Problem details » Repeat exactly each line of the data provided below.

Data block »
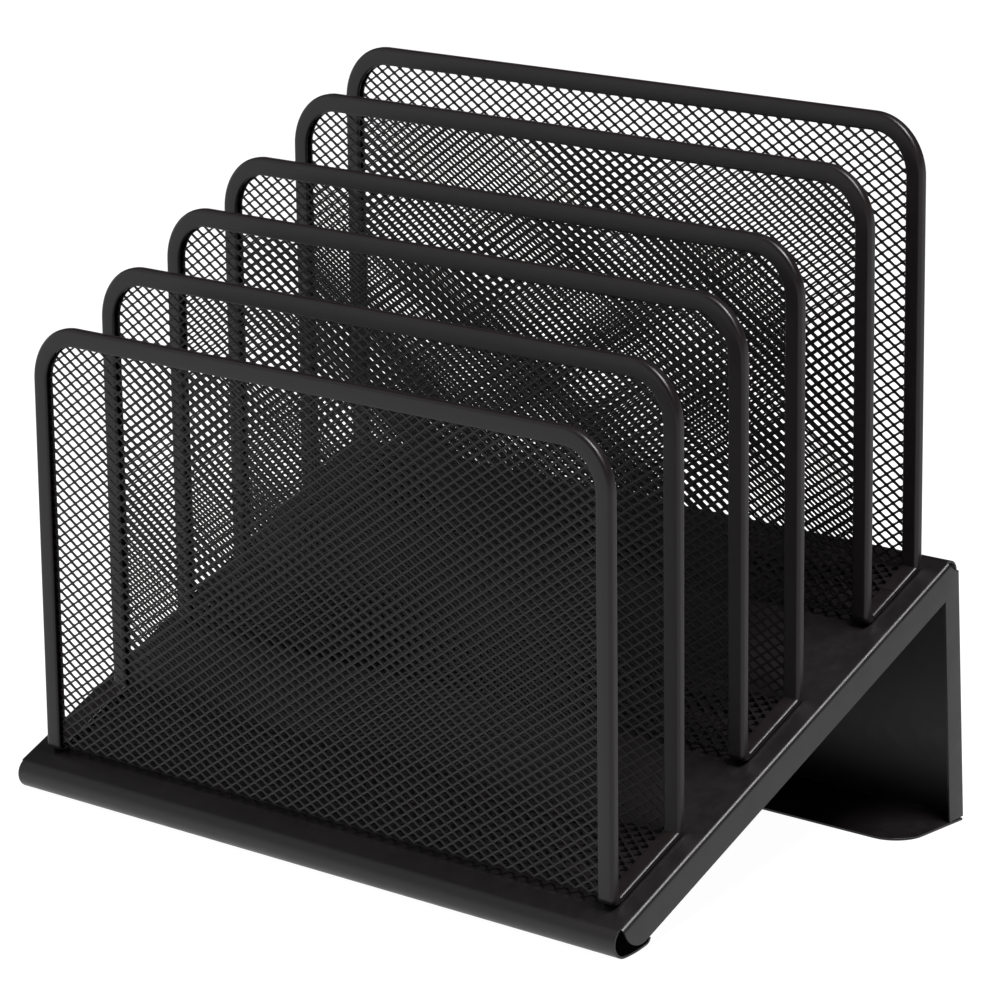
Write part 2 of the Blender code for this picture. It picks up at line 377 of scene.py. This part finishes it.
def fold_down(bm, edge, side, inward, depth):
    """Grow a rounded side flange from an edge of the sheet, and return its free edge."""
    across = Vector((side, 0.0, 0.0))
    places = []
    for step in range(1, FOLD_STEPS + 1):
        angle = 90.0 * DEG * step / FOLD_STEPS
        round_place = math.sin(angle) * across + (1.0 - math.cos(angle)) * inward
        places.append(FOLD_RADIUS * round_place)
    places.append(FOLD_RADIUS * across + depth * inward)
    reached = Vector()
    for place in places:
        grown = bmesh.ops.extrude_edge_only(bm, edges=[edge])["geom"]
        moved = [item for item in grown if isinstance(item, bmesh.types.BMVert)]
        edge = next(item for item in grown if isinstance(item, bmesh.types.BMEdge))
        bmesh.ops.translate(bm, verts=moved, vec=place - reached)
        reached = place
    return edge


def ends_by_height(edge):
    """An edge's two ends, the lower one first."""
    return sorted(edge.verts, key=lambda vert: vert.co.z)


def edge_before(vert, edge):
    """The other boundary edge at an end of a boundary edge."""
    return next(item for item in vert.link_edges if item != edge and item.is_boundary)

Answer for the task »
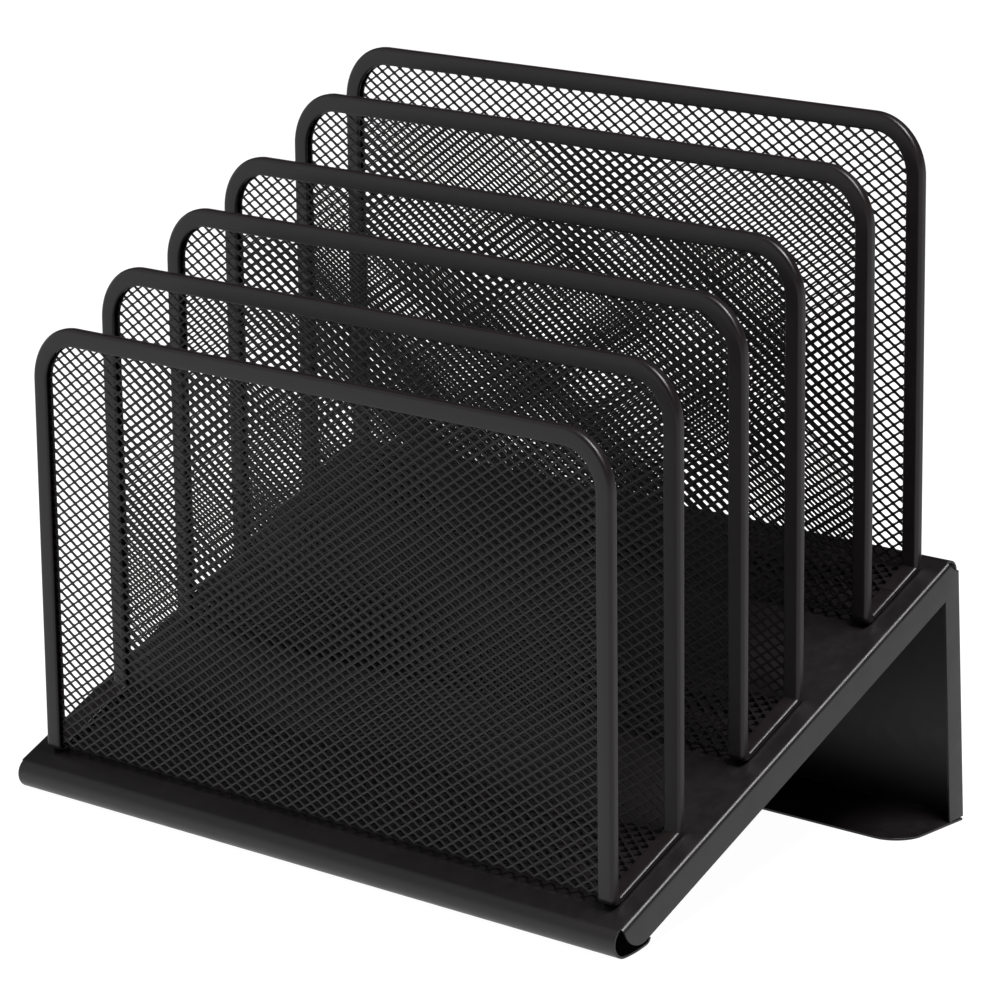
Write part 2 of the Blender code for this picture. It picks up at line 377 of scene.py. This part finishes it.
def fold_down(bm, edge, side, inward, depth):
    """Grow a rounded side flange from an edge of the sheet, and return its free edge."""
    across = Vector((side, 0.0, 0.0))
    places = []
    for step in range(1, FOLD_STEPS + 1):
        angle = 90.0 * DEG * step / FOLD_STEPS
        round_place = math.sin(angle) * across + (1.0 - math.cos(angle)) * inward
        places.append(FOLD_RADIUS * round_place)
    places.append(FOLD_RADIUS * across + depth * inward)
    reached = Vector()
    for place in places:
        grown = bmesh.ops.extrude_edge_only(bm, edges=[edge])["geom"]
        moved = [item for item in grown if isinstance(item, bmesh.types.BMVert)]
        edge = next(item for item in grown if isinstance(item, bmesh.types.BMEdge))
        bmesh.ops.translate(bm, verts=moved, vec=place - reached)
        reached = place
    return edge


def ends_by_height(edge):
    """An edge's two ends, the lower one first."""
    return sorted(edge.verts, key=lambda vert: vert.co.z)


def edge_before(vert, edge):
    """The other boundary edge at an end of a boundary edge."""
    return next(item for item in vert.link_edges if item != edge and item.is_boundary)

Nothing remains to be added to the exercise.